- _Collected data_
________________

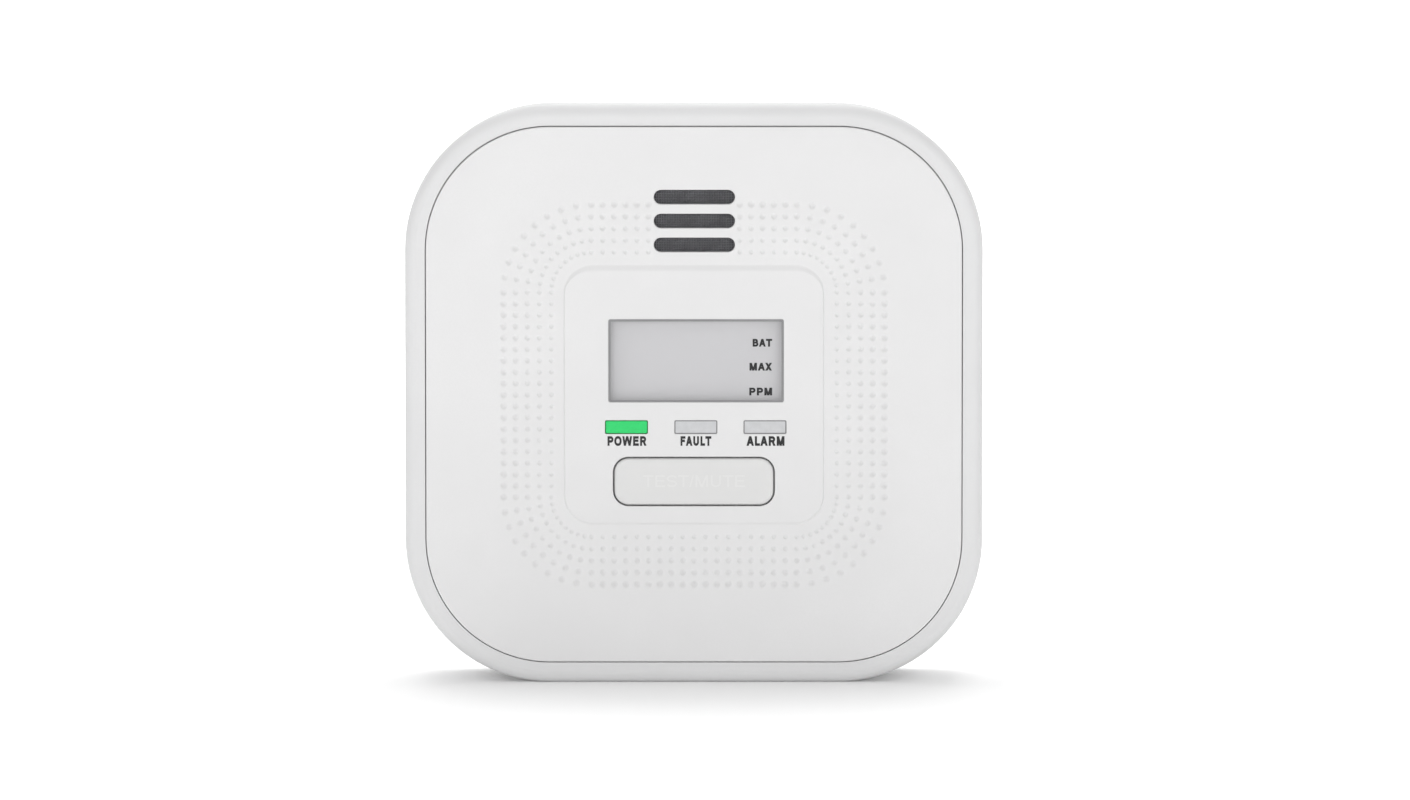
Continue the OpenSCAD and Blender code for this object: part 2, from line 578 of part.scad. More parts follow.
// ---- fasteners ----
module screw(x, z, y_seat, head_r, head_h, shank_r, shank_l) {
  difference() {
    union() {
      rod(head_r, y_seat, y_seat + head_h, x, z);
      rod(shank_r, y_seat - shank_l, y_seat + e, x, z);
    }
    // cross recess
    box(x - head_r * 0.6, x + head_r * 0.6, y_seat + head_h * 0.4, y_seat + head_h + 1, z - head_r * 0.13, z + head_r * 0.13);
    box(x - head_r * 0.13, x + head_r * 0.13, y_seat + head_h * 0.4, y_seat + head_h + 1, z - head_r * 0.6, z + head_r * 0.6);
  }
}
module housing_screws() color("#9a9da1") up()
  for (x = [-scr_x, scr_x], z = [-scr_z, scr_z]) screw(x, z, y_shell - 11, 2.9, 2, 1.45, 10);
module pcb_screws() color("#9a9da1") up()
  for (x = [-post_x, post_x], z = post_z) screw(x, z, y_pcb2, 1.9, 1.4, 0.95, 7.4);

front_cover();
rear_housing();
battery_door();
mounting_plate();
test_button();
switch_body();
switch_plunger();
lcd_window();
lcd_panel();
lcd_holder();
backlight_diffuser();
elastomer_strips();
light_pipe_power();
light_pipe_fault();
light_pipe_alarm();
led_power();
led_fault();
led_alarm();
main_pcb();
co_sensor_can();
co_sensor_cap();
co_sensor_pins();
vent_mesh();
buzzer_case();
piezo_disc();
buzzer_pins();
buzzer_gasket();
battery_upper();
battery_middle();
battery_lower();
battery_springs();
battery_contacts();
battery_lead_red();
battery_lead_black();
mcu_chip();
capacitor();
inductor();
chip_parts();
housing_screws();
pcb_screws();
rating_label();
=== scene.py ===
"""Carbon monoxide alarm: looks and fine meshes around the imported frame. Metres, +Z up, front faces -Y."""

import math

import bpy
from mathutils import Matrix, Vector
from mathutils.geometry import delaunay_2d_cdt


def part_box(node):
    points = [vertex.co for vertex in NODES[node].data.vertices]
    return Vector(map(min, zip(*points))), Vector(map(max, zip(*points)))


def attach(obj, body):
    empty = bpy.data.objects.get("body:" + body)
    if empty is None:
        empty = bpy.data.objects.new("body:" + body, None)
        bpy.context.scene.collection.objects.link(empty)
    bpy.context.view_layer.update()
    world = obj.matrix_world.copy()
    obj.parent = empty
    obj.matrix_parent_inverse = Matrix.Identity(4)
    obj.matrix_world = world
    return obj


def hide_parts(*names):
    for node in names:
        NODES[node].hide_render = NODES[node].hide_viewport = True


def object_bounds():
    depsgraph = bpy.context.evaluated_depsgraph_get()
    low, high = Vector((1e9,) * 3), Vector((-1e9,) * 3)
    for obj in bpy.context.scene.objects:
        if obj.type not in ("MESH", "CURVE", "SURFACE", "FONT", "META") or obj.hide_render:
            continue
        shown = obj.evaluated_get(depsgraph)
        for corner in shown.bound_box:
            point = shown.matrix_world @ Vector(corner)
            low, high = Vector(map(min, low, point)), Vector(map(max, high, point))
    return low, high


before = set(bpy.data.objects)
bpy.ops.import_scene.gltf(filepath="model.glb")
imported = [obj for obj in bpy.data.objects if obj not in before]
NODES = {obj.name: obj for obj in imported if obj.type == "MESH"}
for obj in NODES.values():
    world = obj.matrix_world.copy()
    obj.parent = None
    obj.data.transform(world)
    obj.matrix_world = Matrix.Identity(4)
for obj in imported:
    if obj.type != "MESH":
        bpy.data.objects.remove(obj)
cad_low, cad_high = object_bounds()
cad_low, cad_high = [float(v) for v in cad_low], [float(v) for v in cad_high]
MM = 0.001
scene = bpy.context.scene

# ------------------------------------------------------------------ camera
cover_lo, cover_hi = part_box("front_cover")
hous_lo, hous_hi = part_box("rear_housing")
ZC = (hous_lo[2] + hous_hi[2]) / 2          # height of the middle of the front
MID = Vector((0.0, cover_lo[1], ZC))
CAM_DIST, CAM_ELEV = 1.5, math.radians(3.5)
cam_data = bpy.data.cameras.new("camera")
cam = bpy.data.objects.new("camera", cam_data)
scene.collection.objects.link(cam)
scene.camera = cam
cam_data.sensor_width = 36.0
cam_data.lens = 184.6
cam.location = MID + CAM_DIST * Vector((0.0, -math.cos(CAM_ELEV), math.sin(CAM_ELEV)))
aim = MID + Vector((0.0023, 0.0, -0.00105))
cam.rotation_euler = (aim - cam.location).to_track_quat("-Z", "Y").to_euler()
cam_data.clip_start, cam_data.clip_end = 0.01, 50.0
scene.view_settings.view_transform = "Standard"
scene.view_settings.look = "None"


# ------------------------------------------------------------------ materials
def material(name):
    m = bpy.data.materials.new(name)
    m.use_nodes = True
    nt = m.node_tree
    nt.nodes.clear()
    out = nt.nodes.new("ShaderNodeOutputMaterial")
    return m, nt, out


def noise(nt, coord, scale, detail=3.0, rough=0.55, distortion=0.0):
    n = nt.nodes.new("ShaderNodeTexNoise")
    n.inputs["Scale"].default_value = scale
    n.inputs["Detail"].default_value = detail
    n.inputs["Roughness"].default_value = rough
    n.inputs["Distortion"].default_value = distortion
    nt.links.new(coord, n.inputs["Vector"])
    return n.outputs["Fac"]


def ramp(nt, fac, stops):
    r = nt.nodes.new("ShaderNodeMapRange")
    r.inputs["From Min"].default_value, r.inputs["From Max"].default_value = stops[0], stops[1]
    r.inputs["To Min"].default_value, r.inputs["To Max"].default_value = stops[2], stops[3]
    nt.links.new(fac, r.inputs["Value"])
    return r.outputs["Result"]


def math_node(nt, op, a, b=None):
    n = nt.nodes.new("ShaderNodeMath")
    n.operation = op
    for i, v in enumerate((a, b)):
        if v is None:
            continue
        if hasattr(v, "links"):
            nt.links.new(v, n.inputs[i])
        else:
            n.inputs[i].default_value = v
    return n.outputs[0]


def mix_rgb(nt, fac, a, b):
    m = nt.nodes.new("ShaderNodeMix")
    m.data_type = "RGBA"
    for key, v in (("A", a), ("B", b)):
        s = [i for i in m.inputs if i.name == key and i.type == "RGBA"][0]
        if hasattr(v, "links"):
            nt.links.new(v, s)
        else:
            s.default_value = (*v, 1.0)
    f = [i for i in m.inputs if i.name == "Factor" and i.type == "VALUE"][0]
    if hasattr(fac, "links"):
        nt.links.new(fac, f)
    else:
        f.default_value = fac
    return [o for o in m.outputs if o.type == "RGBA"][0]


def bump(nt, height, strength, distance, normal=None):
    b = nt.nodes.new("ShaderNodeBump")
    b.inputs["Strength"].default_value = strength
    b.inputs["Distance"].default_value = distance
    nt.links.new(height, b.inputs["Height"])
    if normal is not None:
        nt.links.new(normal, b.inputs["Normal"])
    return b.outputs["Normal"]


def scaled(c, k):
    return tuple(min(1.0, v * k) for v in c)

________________

- _Problem to solve_
Quote exactly the first line of the data and every line after it through the one holding "for (x = [-post_x, post_x], z".

- _Exercise output_
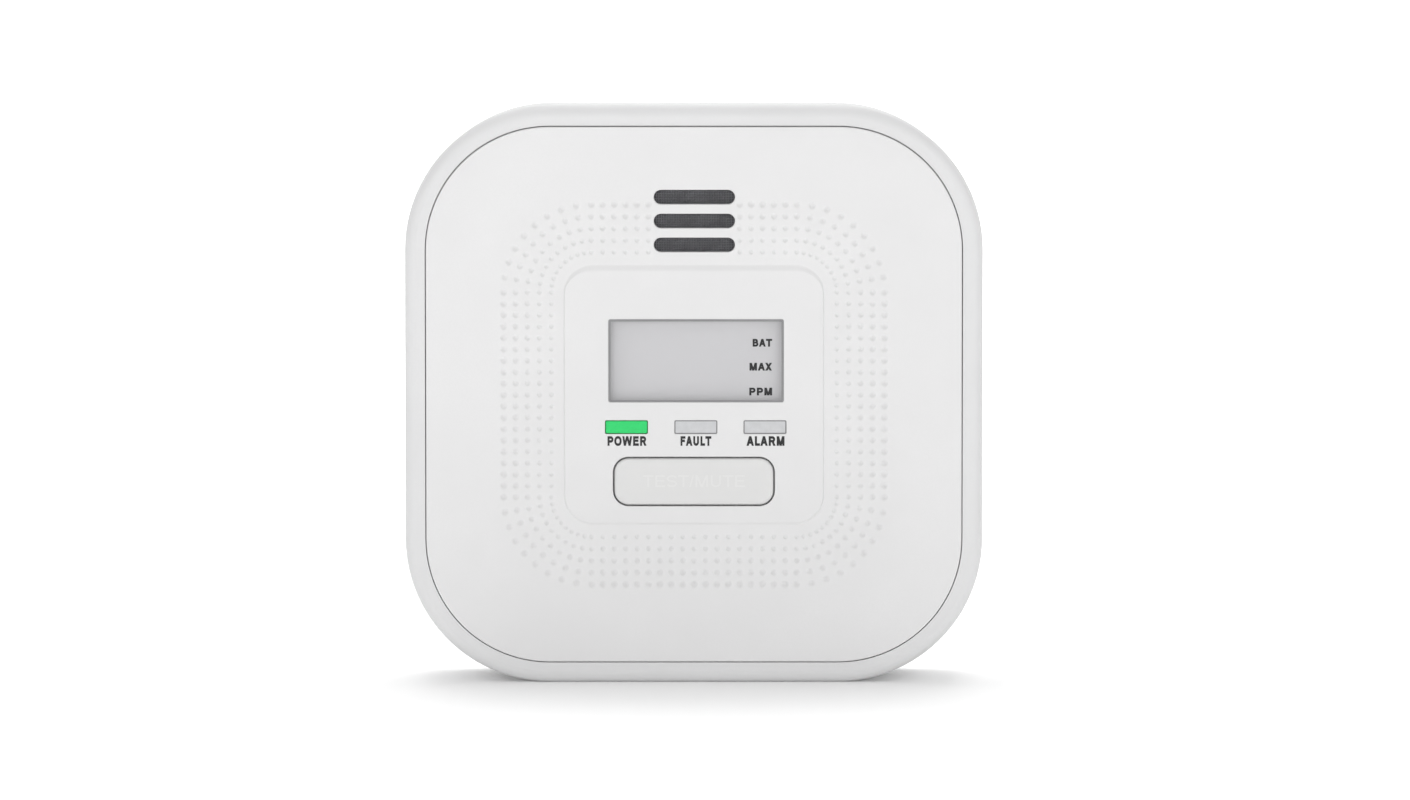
Continue the OpenSCAD and Blender code for this object: part 2, from line 578 of part.scad. More parts follow.
// ---- fasteners ----
module screw(x, z, y_seat, head_r, head_h, shank_r, shank_l) {
  difference() {
    union() {
      rod(head_r, y_seat, y_seat + head_h, x, z);
      rod(shank_r, y_seat - shank_l, y_seat + e, x, z);
    }
    // cross recess
    box(x - head_r * 0.6, x + head_r * 0.6, y_seat + head_h * 0.4, y_seat + head_h + 1, z - head_r * 0.13, z + head_r * 0.13);
    box(x - head_r * 0.13, x + head_r * 0.13, y_seat + head_h * 0.4, y_seat + head_h + 1, z - head_r * 0.6, z + head_r * 0.6);
  }
}
module housing_screws() color("#9a9da1") up()
  for (x = [-scr_x, scr_x], z = [-scr_z, scr_z]) screw(x, z, y_shell - 11, 2.9, 2, 1.45, 10);
module pcb_screws() color("#9a9da1") up()
  for (x = [-post_x, post_x], z = post_z) screw(x, z, y_pcb2, 1.9, 1.4, 0.95, 7.4);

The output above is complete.